Wood stains to some degree mark the transition from colorless impregnating agents to film-forming wood varnishes. To an extent depending on the pigment and binder content, they vary from being translucent to transparent. The most commonly employed binders are water-soluble acrylic and alkyd resins. The solids content determines whether the wood stains are low-build or high-build. Low-build types have a solids content of up to 30 percent, whereas, for their high-solids counterparts, it’s up to 40 percent.

Wood stains contain much more binder than conventional exterior paints. Accordingly, they produce a water-repellent film when they dry. A good wood stain, i.e. one with a high binder content, is characterized by low water absorption. Since the wood cannot swell or shrink as much, stains also boost dimensional stability. Unfortunately, their weatherability is often unsatisfactory. They show signs of cracking or even start to flake off after just one year’s outdoor weathering.

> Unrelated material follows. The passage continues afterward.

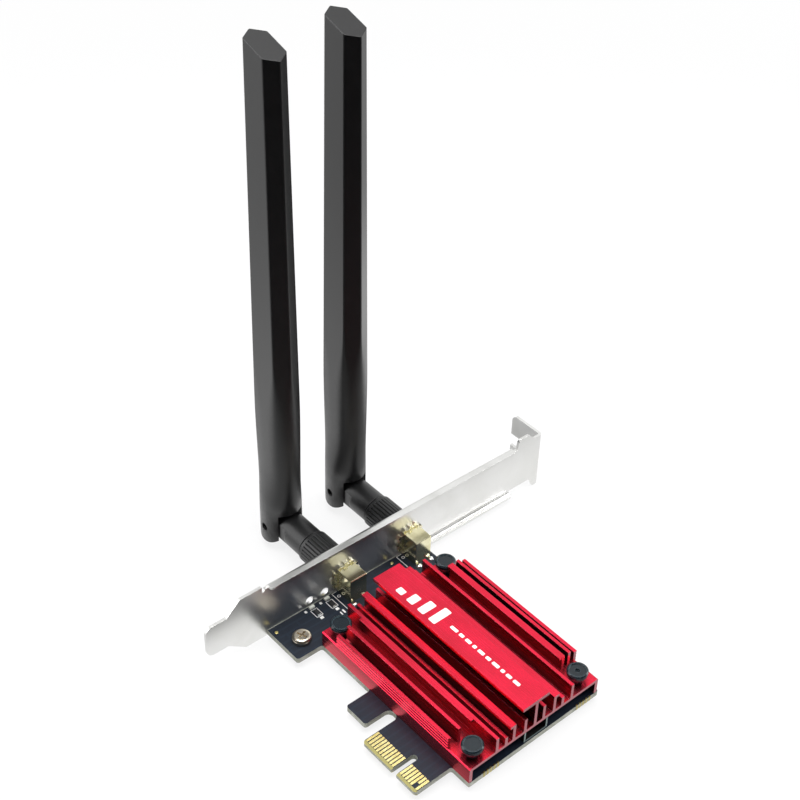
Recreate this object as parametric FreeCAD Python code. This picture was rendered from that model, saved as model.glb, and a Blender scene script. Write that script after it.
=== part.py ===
import FreeCAD, Part
import math
import os

# Wireless network card: a small circuit board with an edge connector, a folded slot bracket,
# an extruded heat sink over the radio module, and two tilting aerials screwed on coaxial jacks.
# Millimetres. +X runs along the board away from the bracket, +Y from the gold contacts up to
# the bracket's screw flange, +Z out of the component side of the board.
# The origin is the middle of the key notch, on the contact edge, halfway through the board.

V = FreeCAD.Vector
os.makedirs("parts", exist_ok=True)

# Board
boardThick = 1.6
lowerEdgeY = 11.65
boardTopY = 57.0
boardFrontX = 14.5
footY = 3.6
footX = -43.7
tabGap = 3.7
tabWide = 7.75
tabY = 3.75
outlineRound = 0.8
slotRound = 1.6
bevelRun = 0.7
bevelDrop = 0.3

# Gold contacts
contactPitch = 1.0
contactWidth = 0.7
contactStart = 0.75
contactEnd = 4.8
shortContactStart = 2.4
leftContacts = 11
rightContacts = 7
shortContact = 5
firstContact = 1.5
keyWidth = 1.9
keyDepth = 7.3
tongueMargin = 0.2
foilThick = 0.05
edgePadPitch = 1.15
edgePadWidth = 0.7
edgePadRun = 0.4
edgePadCount = 5
edgePadRows = (16.4, 48.9)

# Bracket
sheet = 0.86
bracketInX = -57.2
bracketLowZ = -1.0
bracketWidth = 18.42
bracketLength = 120.02
flangeEndY = 105.0
endTongueWidth = 10.19
endTongueLowZ = 3.1
endTongueRun = 6.5
endRound = 2.2
taperRun = 4.2
lowerTaperRun = 5.4
foldRadius = 1.2
lowerFoldRadius = 1.8
upperLipReach = 1.9
lowerLipReach = 1.5
upperLipRun = 19.32
lipEndBack = 12.8
lowerLipPast = 1.4
lipRoundShare = 0.8
reliefWidth = 0.9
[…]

When that happens, the wood absorbs a great deal more water.

“This provides a great opportunity for the silicone additive,” explains Sebastian Hock from WACKER. “Even a small admixture is enough to influence the film properties and ensure that the paint or stain is permanently water repellent.”

These tests also reveal something else: the lower the binder content, the more pronounced is the hydrophobic effect of the silicone additive. “The water repellency of low-binder wood stains can be impressively enhanced by admixing SILRES® WH,” stresses Martin Sebald from the WACKER Applications Technology department. “Often, an addition of just one percent in the formulation is enough.” Good water repellency, though, is always accompanied by improved durability and appearance of the wood, he adds.